Prima con discrezione, quindi in modo sempre più incisivo e determinato, gli Americani sono intervenuti sul Governo italiano, al fine di dissuaderlo. I rapporti con la Cina vanno anche coltivati, ma in un quadro di certezze, che eviti che l’Italia diventi il moderno “cavallo di Troia” per le mire espansive dell’ingombrante incumbent. Ragioni comprensibili. La cui declinazione richiede, tuttavia, uno sforzo unitario da parte dell’Europa stessa. Se sul terreno internazionale, essa si presenta divisa e litigiosa, al suo interno, è facile per qualsiasi “potenza estranea” – sia essa la Cina, ma anche la Russia o gli stessi Stati Uniti – inserirsi in quel teatro per scompaginarlo ulteriormente.

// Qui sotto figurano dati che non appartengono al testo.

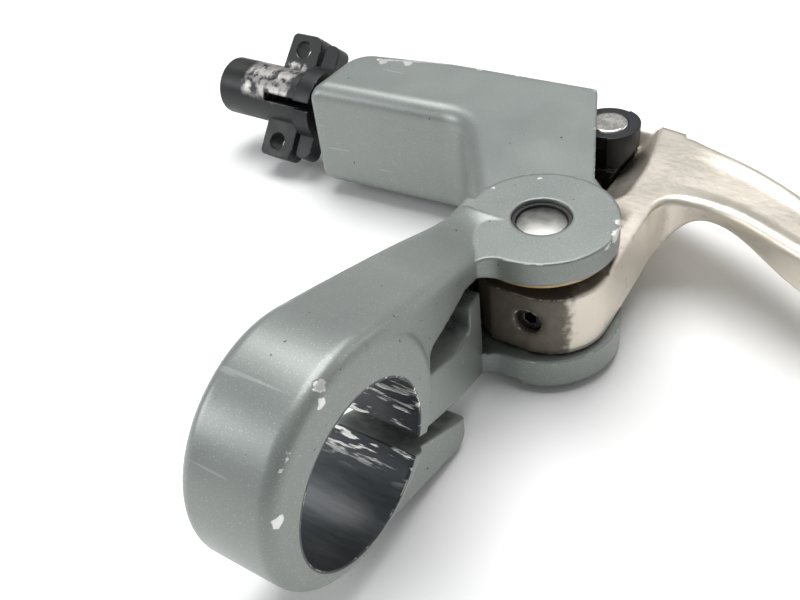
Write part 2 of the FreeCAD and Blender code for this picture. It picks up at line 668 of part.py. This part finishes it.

Da questo punto di vista il caso della Grecia dovrebbe insegnare qualcosa. Le autocritiche postume da parte delle principali Autorità europee, sull’accanimento terapeutico cui Atene è stata sottoposta, sono forse servite a salvar loro la coscienza. Ma non hanno impedito la frittata. Alla fine la Cina ha “comprato” il porto del Pireo e con esso si è assicurato una sorta di salvacondotto per le proprie politiche di grande potenza. Ripetere lo stesso schema con l’Italia, dati i diversi rapporti di forza all’interno dell’Eurozona e le implicazioni più generali sul terreno della sicurezza (Nato, industria degli armamenti, cyber tecnologia come quella del 5G con Huawei), è molto più pericoloso.

É, quindi, giusto resistere a quelle lusinghe, ma, al tempo stesso, i possibili alleati – dagli Stati Uniti al resto dei Paesi europei – non facciano orecchi da mercante. Quando si tratta di aiutare chi è rimasto indietro. Considerato che, quasi, mai le colpe sono da una sola parte.